** BEGIN ENTRIES SHOWN **

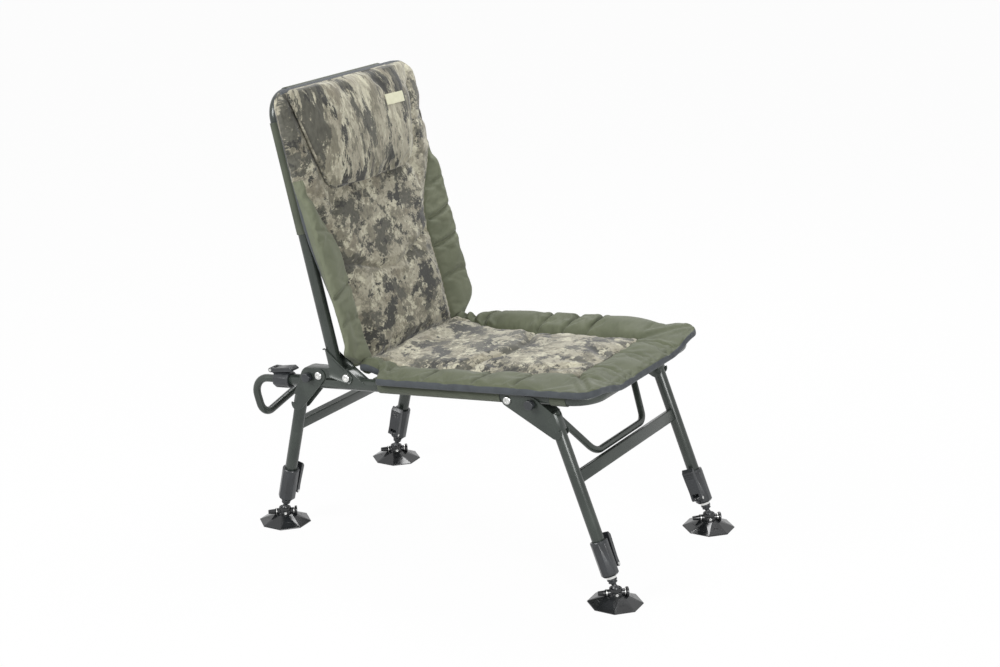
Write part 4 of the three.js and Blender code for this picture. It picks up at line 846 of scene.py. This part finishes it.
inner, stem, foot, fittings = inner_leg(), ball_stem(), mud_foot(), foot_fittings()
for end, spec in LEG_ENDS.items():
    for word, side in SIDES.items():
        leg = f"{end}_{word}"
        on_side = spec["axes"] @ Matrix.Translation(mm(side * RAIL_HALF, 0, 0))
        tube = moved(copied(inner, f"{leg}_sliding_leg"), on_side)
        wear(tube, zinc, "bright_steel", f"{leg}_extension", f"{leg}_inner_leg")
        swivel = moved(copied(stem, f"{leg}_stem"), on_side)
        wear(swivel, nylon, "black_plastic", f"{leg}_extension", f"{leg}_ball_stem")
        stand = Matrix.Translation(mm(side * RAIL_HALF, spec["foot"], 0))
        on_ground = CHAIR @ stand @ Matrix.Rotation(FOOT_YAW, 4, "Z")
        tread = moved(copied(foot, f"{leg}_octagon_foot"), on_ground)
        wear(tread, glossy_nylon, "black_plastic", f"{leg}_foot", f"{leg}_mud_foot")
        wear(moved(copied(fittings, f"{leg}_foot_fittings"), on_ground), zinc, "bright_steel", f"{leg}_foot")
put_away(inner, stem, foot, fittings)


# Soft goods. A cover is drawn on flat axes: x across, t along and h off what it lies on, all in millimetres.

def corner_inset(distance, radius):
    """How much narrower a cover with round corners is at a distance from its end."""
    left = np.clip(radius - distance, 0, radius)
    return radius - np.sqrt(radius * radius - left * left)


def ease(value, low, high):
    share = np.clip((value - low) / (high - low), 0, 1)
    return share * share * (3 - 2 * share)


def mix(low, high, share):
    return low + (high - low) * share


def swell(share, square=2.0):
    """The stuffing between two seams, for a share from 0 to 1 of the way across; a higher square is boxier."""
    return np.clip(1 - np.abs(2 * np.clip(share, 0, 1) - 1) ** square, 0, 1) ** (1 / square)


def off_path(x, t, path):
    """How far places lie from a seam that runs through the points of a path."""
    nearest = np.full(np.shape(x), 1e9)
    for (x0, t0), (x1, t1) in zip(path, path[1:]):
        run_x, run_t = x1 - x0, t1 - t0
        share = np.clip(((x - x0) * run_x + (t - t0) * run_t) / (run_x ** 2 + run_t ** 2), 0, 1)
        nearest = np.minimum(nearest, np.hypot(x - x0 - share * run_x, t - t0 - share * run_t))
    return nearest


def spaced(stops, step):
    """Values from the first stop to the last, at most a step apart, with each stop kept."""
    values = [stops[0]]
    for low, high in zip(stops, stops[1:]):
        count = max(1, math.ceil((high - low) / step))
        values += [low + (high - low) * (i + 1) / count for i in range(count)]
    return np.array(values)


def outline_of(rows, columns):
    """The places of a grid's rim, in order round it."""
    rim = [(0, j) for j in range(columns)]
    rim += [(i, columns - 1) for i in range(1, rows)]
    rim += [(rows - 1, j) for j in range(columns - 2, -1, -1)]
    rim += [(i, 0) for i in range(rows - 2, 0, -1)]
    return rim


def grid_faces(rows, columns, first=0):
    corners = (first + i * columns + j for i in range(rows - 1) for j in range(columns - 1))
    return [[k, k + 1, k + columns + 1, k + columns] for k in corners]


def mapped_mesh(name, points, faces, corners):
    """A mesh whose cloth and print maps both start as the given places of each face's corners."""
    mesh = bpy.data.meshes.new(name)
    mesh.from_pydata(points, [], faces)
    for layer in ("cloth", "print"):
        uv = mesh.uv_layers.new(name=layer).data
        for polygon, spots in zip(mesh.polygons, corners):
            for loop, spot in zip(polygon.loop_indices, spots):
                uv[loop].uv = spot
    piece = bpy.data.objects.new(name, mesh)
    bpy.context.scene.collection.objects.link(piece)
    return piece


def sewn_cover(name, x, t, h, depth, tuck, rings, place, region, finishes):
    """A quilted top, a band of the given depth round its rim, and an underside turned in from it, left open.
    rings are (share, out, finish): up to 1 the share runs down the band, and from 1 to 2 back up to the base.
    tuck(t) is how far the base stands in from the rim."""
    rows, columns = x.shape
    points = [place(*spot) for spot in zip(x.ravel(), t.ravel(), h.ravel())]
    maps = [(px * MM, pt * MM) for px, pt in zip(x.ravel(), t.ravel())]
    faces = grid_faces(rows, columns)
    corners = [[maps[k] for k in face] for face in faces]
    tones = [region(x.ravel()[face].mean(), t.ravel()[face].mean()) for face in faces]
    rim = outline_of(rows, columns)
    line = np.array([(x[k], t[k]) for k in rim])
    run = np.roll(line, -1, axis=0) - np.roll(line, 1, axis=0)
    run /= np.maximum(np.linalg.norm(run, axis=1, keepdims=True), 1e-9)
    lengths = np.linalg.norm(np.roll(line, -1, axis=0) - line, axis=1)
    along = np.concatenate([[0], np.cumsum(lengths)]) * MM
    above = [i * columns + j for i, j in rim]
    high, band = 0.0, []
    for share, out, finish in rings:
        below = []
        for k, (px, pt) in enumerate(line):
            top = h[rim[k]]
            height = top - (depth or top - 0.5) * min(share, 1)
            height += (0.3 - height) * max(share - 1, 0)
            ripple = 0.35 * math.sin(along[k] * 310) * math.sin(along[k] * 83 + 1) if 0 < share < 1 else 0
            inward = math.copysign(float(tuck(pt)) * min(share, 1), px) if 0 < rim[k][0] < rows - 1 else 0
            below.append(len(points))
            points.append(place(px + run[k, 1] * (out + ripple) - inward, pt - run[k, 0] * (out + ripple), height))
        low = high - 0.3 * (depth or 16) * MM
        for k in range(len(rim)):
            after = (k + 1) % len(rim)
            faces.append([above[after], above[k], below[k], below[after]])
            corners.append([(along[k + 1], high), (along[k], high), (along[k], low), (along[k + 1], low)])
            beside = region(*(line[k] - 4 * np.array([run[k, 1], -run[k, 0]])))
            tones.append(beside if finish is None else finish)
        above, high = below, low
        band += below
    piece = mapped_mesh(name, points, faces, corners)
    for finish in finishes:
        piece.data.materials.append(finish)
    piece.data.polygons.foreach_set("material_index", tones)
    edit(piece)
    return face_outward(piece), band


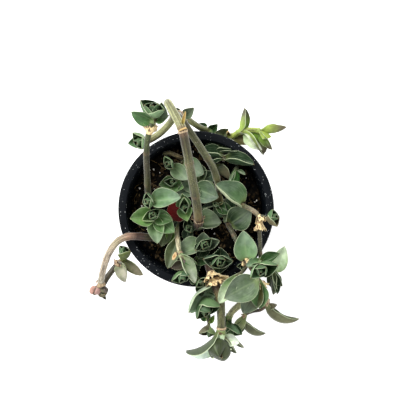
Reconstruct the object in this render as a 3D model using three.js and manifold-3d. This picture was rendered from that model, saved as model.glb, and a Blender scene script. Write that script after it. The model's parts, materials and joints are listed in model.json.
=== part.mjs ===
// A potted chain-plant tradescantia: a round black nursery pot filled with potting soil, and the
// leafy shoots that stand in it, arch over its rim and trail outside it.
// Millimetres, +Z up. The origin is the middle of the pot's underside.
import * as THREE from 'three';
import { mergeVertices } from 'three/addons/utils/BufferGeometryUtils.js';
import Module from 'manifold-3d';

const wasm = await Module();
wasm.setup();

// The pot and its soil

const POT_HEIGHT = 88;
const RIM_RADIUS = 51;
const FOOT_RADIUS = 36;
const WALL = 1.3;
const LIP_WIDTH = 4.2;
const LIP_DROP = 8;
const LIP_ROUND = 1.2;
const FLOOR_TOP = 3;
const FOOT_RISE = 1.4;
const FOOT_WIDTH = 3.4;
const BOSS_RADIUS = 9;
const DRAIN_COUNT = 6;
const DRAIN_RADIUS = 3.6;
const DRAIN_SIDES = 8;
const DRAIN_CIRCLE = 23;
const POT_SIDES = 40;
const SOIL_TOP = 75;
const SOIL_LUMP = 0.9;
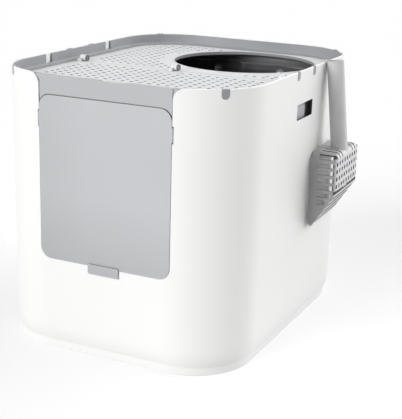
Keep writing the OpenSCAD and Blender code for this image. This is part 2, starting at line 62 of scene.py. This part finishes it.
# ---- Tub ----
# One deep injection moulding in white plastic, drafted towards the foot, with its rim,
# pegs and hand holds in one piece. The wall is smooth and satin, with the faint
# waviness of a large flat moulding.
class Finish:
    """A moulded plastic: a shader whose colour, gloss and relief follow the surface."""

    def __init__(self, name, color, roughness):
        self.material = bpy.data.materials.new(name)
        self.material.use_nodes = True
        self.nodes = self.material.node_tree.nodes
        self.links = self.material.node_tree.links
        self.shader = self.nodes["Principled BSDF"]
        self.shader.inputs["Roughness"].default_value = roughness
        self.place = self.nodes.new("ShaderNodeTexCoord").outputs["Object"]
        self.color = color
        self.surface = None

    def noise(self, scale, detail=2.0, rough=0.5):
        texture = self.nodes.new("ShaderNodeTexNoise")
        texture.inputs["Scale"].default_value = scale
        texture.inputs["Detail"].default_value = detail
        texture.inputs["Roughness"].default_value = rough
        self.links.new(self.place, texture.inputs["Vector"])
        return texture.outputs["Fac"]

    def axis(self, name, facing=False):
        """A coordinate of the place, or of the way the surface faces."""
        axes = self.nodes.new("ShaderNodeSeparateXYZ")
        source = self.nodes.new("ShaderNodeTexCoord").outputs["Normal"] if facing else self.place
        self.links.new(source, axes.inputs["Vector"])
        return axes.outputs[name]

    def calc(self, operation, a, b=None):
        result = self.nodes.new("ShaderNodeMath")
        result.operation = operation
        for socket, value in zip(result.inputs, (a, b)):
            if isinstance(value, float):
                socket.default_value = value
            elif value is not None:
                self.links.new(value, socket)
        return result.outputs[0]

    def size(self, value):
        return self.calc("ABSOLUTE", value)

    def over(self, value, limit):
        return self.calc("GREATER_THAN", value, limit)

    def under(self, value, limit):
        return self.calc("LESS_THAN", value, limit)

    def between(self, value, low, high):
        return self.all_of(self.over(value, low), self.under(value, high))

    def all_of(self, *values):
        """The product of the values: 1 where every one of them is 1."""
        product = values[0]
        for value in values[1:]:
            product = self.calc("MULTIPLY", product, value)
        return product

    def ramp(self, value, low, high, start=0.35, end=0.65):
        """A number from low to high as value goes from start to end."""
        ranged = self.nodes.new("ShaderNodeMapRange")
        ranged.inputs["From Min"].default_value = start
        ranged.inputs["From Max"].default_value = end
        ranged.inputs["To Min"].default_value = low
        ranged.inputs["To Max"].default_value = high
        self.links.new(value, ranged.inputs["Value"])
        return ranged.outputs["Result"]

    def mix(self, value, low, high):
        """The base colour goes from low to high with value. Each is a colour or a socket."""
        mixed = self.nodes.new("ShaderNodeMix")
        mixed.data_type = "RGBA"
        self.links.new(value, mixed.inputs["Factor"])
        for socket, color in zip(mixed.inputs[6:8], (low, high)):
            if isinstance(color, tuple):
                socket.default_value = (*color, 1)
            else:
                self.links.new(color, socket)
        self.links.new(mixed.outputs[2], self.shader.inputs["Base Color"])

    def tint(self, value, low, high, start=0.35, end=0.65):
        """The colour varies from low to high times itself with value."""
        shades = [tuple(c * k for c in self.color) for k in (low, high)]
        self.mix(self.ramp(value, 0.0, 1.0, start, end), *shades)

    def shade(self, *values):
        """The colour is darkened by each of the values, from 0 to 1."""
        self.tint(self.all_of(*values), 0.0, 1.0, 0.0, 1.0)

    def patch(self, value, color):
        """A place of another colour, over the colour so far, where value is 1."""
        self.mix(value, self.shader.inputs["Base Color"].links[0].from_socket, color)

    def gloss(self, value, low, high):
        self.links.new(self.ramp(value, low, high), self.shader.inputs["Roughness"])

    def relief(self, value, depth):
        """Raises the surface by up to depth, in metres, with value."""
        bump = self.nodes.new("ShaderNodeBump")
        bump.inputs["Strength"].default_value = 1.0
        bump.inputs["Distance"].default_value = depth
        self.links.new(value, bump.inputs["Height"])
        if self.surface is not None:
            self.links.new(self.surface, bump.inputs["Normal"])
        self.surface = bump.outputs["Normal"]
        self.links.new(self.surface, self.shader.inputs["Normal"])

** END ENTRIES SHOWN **

> **BRIEF**:
Write down exactly the span of lines above from the one containing "Reconstruct the object" to the one containing "const SOIL_LUMP = 0.9;", both ends included.

> **WRITTEN SOLUTION**:
Reconstruct the object in this render as a 3D model using three.js and manifold-3d. This picture was rendered from that model, saved as model.glb, and a Blender scene script. Write that script after it. The model's parts, materials and joints are listed in model.json.
=== part.mjs ===
// A potted chain-plant tradescantia: a round black nursery pot filled with potting soil, and the
// leafy shoots that stand in it, arch over its rim and trail outside it.
// Millimetres, +Z up. The origin is the middle of the pot's underside.
import * as THREE from 'three';
import { mergeVertices } from 'three/addons/utils/BufferGeometryUtils.js';
import Module from 'manifold-3d';

const wasm = await Module();
wasm.setup();

// The pot and its soil

const POT_HEIGHT = 88;
const RIM_RADIUS = 51;
const FOOT_RADIUS = 36;
const WALL = 1.3;
const LIP_WIDTH = 4.2;
const LIP_DROP = 8;
const LIP_ROUND = 1.2;
const FLOOR_TOP = 3;
const FOOT_RISE = 1.4;
const FOOT_WIDTH = 3.4;
const BOSS_RADIUS = 9;
const DRAIN_COUNT = 6;
const DRAIN_RADIUS = 3.6;
const DRAIN_SIDES = 8;
const DRAIN_CIRCLE = 23;
const POT_SIDES = 40;
const SOIL_TOP = 75;
const SOIL_LUMP = 0.9;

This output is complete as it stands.